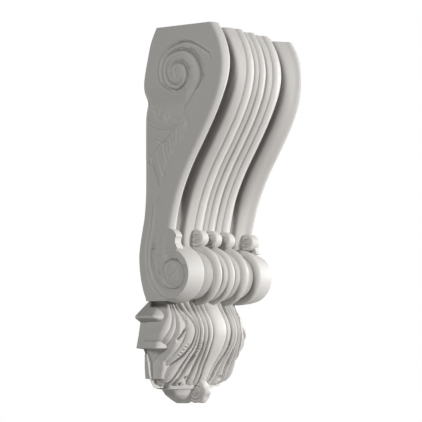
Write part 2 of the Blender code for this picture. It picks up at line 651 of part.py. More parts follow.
def leaf(collection):
    """Acanthus leaf draped over the drop, lofted through its rib and groove lines."""
    rings = []
    for k in range(LEAF_ROWS):
        height = LEAF_BOTTOM + (LEAF_TOP - LEAF_BOTTOM) * k / (LEAF_ROWS - 1)
        half = []
        for across, levels in LEAF_LINES:
            x = table(list(zip(LEAF_HEIGHTS, across)), height)
            level = table(list(zip(LEAF_HEIGHTS, levels)), height)
            px, depth, pz = leaf_point(x, height, max(level, LEAF_SQUARE_LIMIT))
            depth += min(0.0, level - LEAF_SQUARE_LIMIT)
            if half:
                px = max(px, half[-1][0] + LEAF_LEAST_STEP)
            half.append((px, depth, height if k in (0, LEAF_ROWS - 1) else pz))
        middle = leaf_point(0.0, height, table(list(zip(LEAF_HEIGHTS, LEAF_LINES[0][1])), height) + 1.0)
        root = half[-1][0]
        half = [(x, max(d, LEAF_ROOT_DEPTH + 1.0 + LEAF_BED_SLOPE * (root - x)), z) for x, d, z in half]
        ring = [at(spread(-root), LEAF_ROOT_DEPTH, height)]
        ring += [at(spread(-x), d, z) for x, d, z in reversed(half)]
        ring.append(at(middle[0], middle[1], height if k in (0, LEAF_ROWS - 1) else middle[2]))
        ring += [at(spread(x), d, z) for x, d, z in half]
        ring.append(at(spread(root), LEAF_ROOT_DEPTH, height))
        rings.append(ring)
    return loft("leaf", rings, collection)


def drop(collection):
    rings = []
    for height, half, side_depth, mid_depth in reversed(DROP_SECTIONS):
        half = spread(half)
        shoulder = side_depth - DROP_SHOULDER
        ring = [at(-half, -WALL_GAP, height), at(-half, shoulder, height)]
        for k in range(DROP_POINTS):
            share = 0.98 * (2.0 * k / (DROP_POINTS - 1) - 1.0)
            depth = side_depth + (mid_depth - side_depth) * dome(share, DROP_ROUNDING)
            ring.append(at(half * share, depth, height))
        ring += [at(half, shoulder, height), at(half, -WALL_GAP, height)]
        rings.append(ring)
    loft("drop", rings, collection)
    profile = []
    for share in (-1.0, -0.8, 0.0, 0.8, 1.0):
        profile.append((BALL_HALF_LENGTH * share, BALL_RADIUS - BALL_ROUNDING * (1.0 - dome(share, REED_ROUNDNESS))))
    turned("ball", profile, BALL_DEPTH, BALL_RADIUS + BALL_LIFT, 16, collection)


for old in list(bpy.data.objects):
    bpy.data.objects.remove(old, do_unlink=True)

part = bpy.data.collections.new("corbel")
tools = bpy.data.collections.new("joined_shapes")
cutters = bpy.data.collections.new("cut_shapes")
for group in (part, tools, cutters):
    bpy.context.scene.collection.children.link(group)

body = scroll_body(part)
body.name = "corbel"
bolster(tools)
curls(tools)
for side in (-1.0, 1.0):
    side_carving(side, tools)
    side_leaf(side, tools)
    lower_hollow(side, cutters)
drop(tools)
leaf(tools)
for shape in list(tools.objects) + list(cutters.objects):
    shape.hide_render = True
    shape.display_type = 'WIRE'

join = body.modifiers.new("join", 'BOOLEAN')
join.operation = 'UNION'
join.operand_type = 'COLLECTION'
join.collection = tools
join.solver = 'EXACT'
hollow = body.modifiers.new("hollow", 'BOOLEAN')
hollow.operation = 'DIFFERENCE'
hollow.operand_type = 'COLLECTION'
hollow.collection = cutters
hollow.solver = 'EXACT'

plaster = bpy.data.materials.new("cast plaster")
plaster.use_nodes = True
shader = plaster.node_tree.nodes["Principled BSDF"]
shader.inputs["Base Color"].default_value = (0.80, 0.79, 0.77, 1.0)
shader.inputs["Roughness"].default_value = 0.72
shader.inputs["Metallic"].default_value = 0.0
body.data.materials.append(plaster)
body.data.shade_smooth()
body.data.set_sharp_from_angle(angle=math.radians(35.0))
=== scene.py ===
import bpy
import math
import numpy as np
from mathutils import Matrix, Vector


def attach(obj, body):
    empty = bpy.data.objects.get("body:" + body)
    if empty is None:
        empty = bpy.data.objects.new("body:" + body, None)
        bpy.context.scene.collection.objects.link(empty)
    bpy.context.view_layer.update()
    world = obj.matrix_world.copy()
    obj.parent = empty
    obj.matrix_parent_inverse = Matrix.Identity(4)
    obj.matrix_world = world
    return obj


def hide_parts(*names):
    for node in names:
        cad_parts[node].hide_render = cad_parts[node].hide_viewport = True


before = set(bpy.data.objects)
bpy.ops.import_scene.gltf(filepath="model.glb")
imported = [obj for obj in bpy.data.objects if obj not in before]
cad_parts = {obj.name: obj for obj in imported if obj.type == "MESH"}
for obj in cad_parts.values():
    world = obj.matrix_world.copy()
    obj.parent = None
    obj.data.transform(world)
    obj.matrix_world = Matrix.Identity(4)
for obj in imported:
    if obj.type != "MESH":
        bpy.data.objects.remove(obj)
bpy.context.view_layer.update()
print("frame loaded")

mm = 0.001
halfWidth = 124.0
totalHeight = 600.0
originHeight = 300.0      # the frame's origin is half way up
wallGap = 20.0      # depths are counted from the backs of the side scrolls
bodyFoot = 164.0      # the body's meshes end here, behind the bolster
sharpAngle = 48.0      # in degrees: edges that turn more than this stay sharp
fineness = 1.0
acrossAll = np.linspace(-halfWidth, halfWidth, 4001)


# helpers for curves, all in millimetres
def tableAt(rows, heights, column=1):      # smooth values between a table's rows, by height
    rows = sorted(rows)
    z = np.array([r[0] for r in rows], float)
    v = np.array([r[column] for r in rows], float)
    h = np.clip(np.asarray(heights, float), z[0], z[-1])
    k = np.clip(np.searchsorted(z, h, side='right') - 1, 0, len(z) - 2)
    before, after = np.maximum(k - 1, 0), np.minimum(k + 2, len(z) - 1)
    span = z[k + 1] - z[k]
    m0 = (v[k + 1] - v[before]) / (z[k + 1] - z[before])
    m1 = (v[after] - v[k]) / (z[after] - z[k])
    t = (h - z[k]) / span
    return ((2 * t ** 3 - 3 * t ** 2 + 1) * v[k] + (t ** 3 - 2 * t ** 2 + t) * span * m0
            + (3 * t ** 2 - 2 * t ** 3) * v[k + 1] + (t ** 3 - t ** 2) * span * m1)


def dome(t, power=2.0):      # 1 at the middle, 0 at -1 and 1
    return np.maximum(0.0, 1.0 - np.abs(t) ** power) ** (1.0 / power)


def softStep(low, high, value):
    t = np.clip((value - low) / (high - low), 0.0, 1.0)
    return t * t * (3.0 - 2.0 * t)


def ease(t, points):      # straight runs between the points of a table
    return np.interp(t, [p[0] for p in points], [p[1] for p in points])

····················

### WHAT THIS TASK INVOLVES
Copy each line of the listing that contains the string "True".

### CORRECT RESPONSE
    bpy.data.objects.remove(old, do_unlink=True)
    shape.hide_render = True
plaster.use_nodes = True
        cad_parts[node].hide_render = cad_parts[node].hide_viewport = True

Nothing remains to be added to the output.